The problem
Only one portion of the data is to be written out: from the line bearing "doc.recompute()" through the line bearing "cad_parts[node].hide_render = cad_parts[node].hide_viewport". Write it exactly as it appears.

Data block
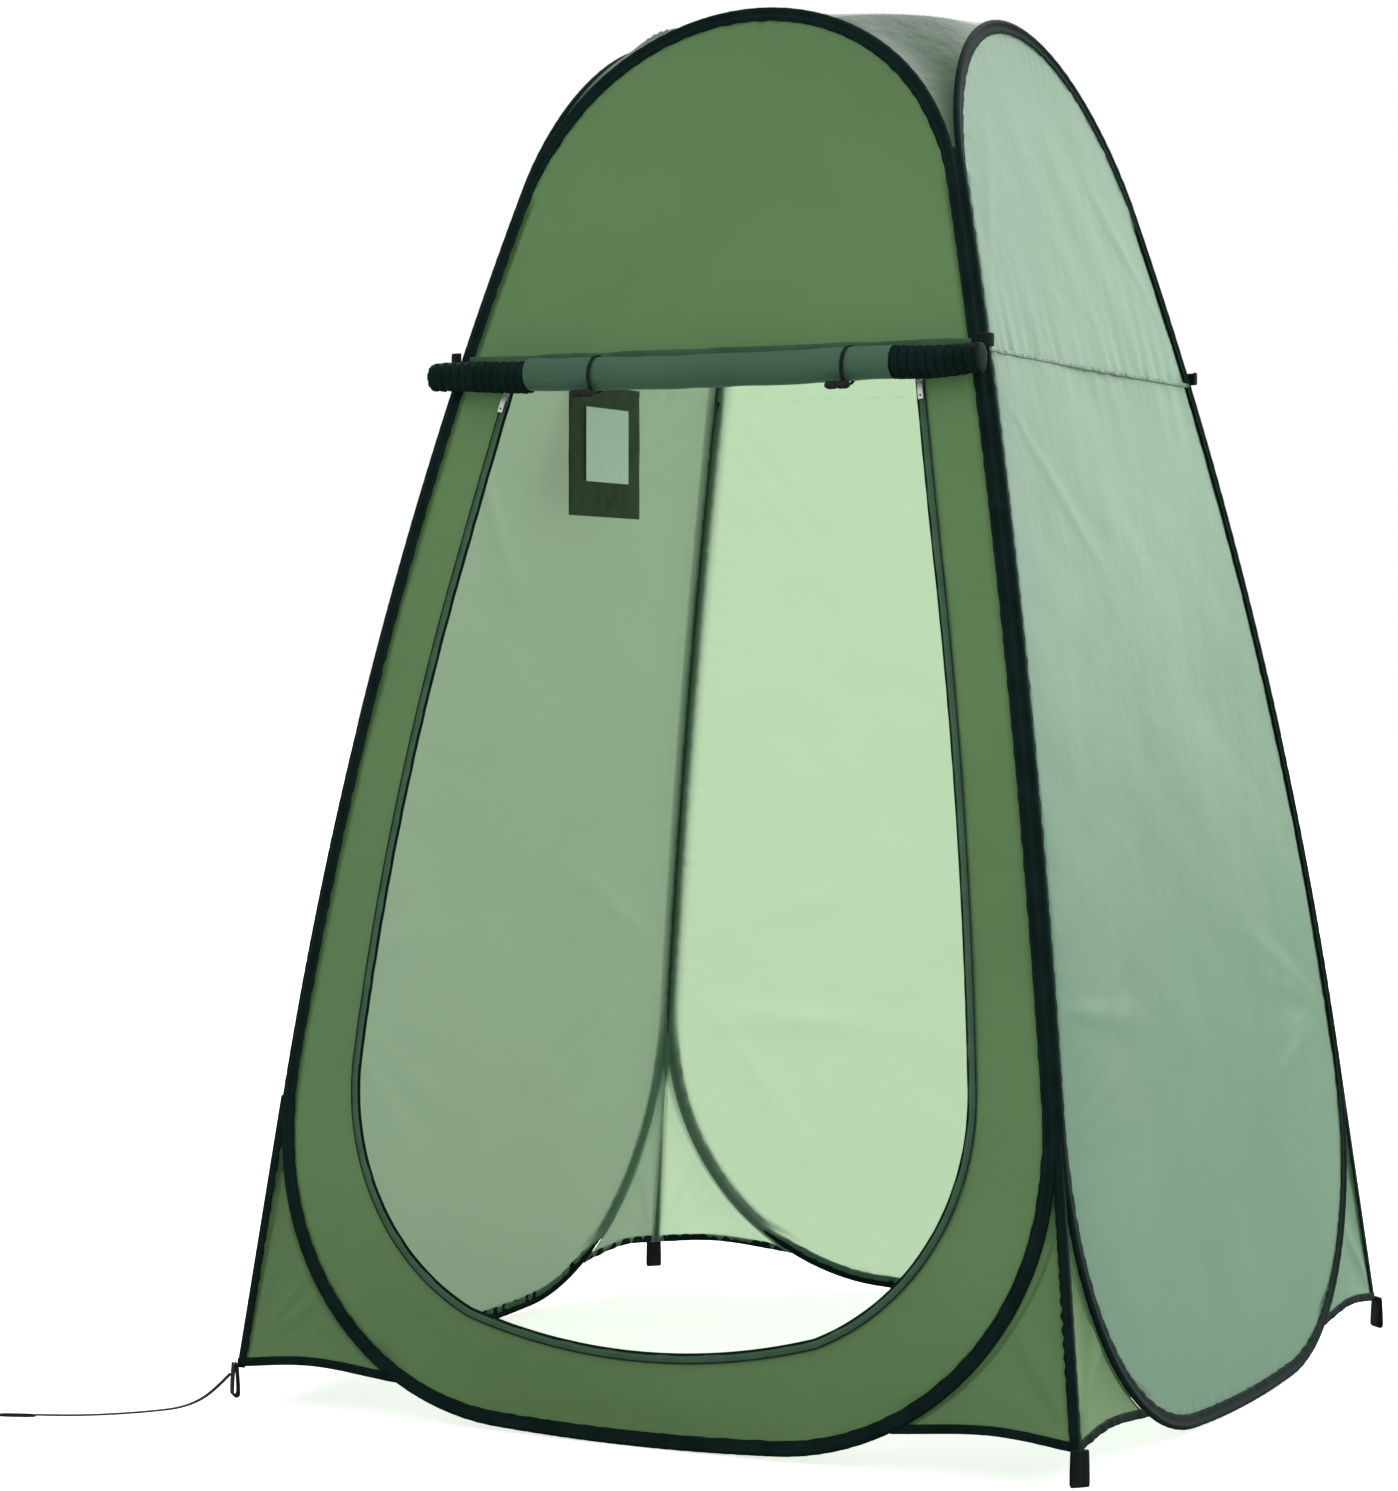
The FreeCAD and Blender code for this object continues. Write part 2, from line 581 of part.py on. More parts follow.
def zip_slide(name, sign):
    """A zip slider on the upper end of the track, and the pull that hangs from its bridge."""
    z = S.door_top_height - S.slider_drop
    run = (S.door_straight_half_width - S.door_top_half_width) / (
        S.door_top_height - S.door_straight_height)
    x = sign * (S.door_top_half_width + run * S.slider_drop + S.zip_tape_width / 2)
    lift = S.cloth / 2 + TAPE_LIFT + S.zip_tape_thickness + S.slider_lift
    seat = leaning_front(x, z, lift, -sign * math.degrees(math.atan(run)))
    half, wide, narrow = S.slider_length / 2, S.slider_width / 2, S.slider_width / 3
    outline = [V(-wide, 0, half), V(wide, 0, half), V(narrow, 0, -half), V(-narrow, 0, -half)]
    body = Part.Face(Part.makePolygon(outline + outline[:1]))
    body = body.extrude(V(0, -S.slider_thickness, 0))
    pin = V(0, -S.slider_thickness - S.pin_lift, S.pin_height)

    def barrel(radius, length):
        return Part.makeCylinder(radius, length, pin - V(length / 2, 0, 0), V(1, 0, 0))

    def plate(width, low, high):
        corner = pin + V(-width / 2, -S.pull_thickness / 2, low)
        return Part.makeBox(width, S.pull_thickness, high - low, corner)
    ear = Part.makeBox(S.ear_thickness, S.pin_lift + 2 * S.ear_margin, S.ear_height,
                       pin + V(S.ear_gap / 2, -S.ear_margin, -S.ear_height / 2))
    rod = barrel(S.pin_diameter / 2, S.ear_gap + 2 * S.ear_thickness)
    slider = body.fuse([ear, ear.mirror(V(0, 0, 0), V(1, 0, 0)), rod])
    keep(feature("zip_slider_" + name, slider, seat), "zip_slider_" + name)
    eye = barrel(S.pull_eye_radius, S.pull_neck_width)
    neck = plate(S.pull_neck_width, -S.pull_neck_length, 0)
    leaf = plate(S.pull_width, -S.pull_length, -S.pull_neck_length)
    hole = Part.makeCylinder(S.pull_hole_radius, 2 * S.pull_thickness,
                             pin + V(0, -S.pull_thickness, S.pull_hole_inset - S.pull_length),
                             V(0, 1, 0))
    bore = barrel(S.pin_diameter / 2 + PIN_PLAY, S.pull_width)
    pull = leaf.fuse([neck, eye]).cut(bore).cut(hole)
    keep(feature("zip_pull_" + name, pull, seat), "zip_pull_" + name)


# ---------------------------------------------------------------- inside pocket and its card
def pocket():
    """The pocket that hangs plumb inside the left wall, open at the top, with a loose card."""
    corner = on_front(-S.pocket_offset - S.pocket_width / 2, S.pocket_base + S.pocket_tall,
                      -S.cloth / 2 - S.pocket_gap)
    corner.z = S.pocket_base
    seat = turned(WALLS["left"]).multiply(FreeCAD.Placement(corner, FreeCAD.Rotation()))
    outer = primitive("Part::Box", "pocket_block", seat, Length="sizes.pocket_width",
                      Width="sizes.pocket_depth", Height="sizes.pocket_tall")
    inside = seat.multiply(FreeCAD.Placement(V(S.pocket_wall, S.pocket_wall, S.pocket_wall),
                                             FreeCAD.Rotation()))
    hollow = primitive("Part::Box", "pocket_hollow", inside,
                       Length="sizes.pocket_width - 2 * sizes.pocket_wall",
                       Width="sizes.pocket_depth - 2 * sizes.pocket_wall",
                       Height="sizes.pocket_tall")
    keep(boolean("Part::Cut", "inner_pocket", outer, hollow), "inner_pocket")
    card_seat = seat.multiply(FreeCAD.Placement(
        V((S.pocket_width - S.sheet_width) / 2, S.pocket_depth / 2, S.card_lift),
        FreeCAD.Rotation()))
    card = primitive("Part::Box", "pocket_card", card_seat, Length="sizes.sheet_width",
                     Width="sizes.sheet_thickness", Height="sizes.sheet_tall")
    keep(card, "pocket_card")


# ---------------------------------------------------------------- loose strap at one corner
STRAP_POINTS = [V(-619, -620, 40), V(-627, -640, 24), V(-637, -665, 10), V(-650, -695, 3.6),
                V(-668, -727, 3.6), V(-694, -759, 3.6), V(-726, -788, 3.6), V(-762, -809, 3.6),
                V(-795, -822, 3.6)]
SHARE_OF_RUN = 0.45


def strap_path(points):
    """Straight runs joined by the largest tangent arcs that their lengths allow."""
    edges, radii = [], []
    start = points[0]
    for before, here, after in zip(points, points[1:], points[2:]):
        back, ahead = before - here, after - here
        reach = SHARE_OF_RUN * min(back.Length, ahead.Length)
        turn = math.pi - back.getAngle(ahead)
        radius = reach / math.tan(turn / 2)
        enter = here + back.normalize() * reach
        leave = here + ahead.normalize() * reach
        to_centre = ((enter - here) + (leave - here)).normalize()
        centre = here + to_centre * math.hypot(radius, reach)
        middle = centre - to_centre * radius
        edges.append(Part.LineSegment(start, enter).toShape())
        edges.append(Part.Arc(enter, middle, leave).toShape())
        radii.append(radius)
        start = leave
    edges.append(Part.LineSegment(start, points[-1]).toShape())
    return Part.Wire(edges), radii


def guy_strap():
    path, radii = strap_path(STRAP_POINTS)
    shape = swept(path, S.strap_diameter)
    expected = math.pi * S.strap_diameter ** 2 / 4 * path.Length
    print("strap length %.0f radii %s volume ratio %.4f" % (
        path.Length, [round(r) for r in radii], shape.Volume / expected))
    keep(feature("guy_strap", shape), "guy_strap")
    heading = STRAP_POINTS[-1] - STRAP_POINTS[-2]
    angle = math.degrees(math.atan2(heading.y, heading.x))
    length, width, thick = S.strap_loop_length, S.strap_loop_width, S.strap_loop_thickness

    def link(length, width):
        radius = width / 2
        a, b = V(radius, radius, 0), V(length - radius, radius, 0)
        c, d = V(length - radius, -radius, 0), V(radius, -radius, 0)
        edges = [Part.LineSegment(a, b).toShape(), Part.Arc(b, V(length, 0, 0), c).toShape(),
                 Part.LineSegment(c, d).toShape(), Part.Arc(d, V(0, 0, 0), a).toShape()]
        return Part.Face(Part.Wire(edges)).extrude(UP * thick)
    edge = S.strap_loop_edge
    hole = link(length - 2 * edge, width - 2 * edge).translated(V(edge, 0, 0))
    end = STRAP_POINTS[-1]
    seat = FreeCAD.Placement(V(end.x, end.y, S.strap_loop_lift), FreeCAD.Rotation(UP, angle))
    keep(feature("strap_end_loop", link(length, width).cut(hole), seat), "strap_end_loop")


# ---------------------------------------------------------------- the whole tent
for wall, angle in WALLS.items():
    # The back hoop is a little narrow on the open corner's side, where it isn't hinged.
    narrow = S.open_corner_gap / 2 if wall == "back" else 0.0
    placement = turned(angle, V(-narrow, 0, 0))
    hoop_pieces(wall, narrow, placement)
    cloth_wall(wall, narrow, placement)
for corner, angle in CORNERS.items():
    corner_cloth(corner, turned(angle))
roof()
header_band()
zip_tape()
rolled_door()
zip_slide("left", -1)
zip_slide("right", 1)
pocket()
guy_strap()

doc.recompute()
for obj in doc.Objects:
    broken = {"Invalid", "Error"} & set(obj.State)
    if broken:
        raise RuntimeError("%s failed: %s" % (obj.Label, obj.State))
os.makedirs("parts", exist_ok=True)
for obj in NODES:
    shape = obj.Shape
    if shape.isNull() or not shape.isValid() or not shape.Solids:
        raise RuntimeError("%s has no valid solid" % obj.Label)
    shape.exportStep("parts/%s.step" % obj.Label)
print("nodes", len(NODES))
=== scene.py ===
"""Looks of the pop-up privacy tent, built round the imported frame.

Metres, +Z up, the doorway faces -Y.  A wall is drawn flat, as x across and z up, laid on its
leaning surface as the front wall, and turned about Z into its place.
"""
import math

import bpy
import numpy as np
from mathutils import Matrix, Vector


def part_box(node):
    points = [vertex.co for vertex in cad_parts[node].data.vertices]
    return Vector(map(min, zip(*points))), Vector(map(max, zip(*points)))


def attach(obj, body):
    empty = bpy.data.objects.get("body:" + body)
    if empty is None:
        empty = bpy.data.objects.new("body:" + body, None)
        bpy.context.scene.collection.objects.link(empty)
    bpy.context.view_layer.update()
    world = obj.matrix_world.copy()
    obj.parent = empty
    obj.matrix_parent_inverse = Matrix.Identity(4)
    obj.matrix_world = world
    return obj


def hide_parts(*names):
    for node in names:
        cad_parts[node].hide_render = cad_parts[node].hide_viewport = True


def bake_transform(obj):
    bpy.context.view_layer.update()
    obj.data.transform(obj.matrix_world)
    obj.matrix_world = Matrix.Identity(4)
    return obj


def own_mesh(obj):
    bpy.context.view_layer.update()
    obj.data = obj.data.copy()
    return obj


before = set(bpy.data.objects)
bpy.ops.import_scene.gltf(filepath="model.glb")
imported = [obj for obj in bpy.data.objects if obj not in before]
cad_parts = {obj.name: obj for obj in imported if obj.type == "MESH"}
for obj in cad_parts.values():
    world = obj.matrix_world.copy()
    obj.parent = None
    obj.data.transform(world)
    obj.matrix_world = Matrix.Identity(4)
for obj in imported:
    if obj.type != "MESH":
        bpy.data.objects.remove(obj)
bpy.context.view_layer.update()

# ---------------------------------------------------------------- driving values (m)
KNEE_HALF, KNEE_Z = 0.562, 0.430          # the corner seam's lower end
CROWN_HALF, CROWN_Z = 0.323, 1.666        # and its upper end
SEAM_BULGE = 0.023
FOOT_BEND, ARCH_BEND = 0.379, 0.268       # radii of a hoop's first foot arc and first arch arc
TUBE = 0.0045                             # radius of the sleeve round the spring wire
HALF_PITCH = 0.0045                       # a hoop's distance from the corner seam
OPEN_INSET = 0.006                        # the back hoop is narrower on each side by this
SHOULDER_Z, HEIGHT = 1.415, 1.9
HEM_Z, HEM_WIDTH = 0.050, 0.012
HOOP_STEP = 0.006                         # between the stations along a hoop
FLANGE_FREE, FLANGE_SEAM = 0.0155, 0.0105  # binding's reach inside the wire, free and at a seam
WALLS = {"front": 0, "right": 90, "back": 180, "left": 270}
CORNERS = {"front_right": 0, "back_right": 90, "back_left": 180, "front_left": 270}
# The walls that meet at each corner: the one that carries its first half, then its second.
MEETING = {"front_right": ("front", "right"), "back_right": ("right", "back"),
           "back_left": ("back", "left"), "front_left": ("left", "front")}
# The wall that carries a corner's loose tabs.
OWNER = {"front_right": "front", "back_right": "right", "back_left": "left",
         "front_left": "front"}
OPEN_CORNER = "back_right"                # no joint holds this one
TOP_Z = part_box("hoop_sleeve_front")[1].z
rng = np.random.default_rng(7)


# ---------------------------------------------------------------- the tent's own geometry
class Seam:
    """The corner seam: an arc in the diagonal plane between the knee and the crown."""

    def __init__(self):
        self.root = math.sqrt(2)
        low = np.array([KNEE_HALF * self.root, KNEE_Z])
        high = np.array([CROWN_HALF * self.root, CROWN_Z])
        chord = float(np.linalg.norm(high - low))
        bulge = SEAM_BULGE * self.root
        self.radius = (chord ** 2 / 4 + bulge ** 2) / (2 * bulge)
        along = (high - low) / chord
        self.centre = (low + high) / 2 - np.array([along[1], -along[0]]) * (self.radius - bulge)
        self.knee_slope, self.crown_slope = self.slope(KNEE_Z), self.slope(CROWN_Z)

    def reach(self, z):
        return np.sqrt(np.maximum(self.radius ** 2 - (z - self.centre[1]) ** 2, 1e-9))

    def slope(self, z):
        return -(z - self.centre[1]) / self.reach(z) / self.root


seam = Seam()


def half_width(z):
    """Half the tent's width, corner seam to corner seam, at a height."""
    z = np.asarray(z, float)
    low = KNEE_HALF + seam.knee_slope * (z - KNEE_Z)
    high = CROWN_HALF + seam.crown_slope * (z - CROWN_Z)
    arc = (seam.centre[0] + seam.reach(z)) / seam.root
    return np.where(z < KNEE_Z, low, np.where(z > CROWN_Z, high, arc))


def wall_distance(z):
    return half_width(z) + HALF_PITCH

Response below
doc.recompute()
for obj in doc.Objects:
    broken = {"Invalid", "Error"} & set(obj.State)
    if broken:
        raise RuntimeError("%s failed: %s" % (obj.Label, obj.State))
os.makedirs("parts", exist_ok=True)
for obj in NODES:
    shape = obj.Shape
    if shape.isNull() or not shape.isValid() or not shape.Solids:
        raise RuntimeError("%s has no valid solid" % obj.Label)
    shape.exportStep("parts/%s.step" % obj.Label)
print("nodes", len(NODES))
=== scene.py ===
"""Looks of the pop-up privacy tent, built round the imported frame.

Metres, +Z up, the doorway faces -Y.  A wall is drawn flat, as x across and z up, laid on its
leaning surface as the front wall, and turned about Z into its place.
"""
import math

import bpy
import numpy as np
from mathutils import Matrix, Vector


def part_box(node):
    points = [vertex.co for vertex in cad_parts[node].data.vertices]
    return Vector(map(min, zip(*points))), Vector(map(max, zip(*points)))


def attach(obj, body):
    empty = bpy.data.objects.get("body:" + body)
    if empty is None:
        empty = bpy.data.objects.new("body:" + body, None)
        bpy.context.scene.collection.objects.link(empty)
    bpy.context.view_layer.update()
    world = obj.matrix_world.copy()
    obj.parent = empty
    obj.matrix_parent_inverse = Matrix.Identity(4)
    obj.matrix_world = world
    return obj


def hide_parts(*names):
    for node in names:
        cad_parts[node].hide_render = cad_parts[node].hide_viewport = True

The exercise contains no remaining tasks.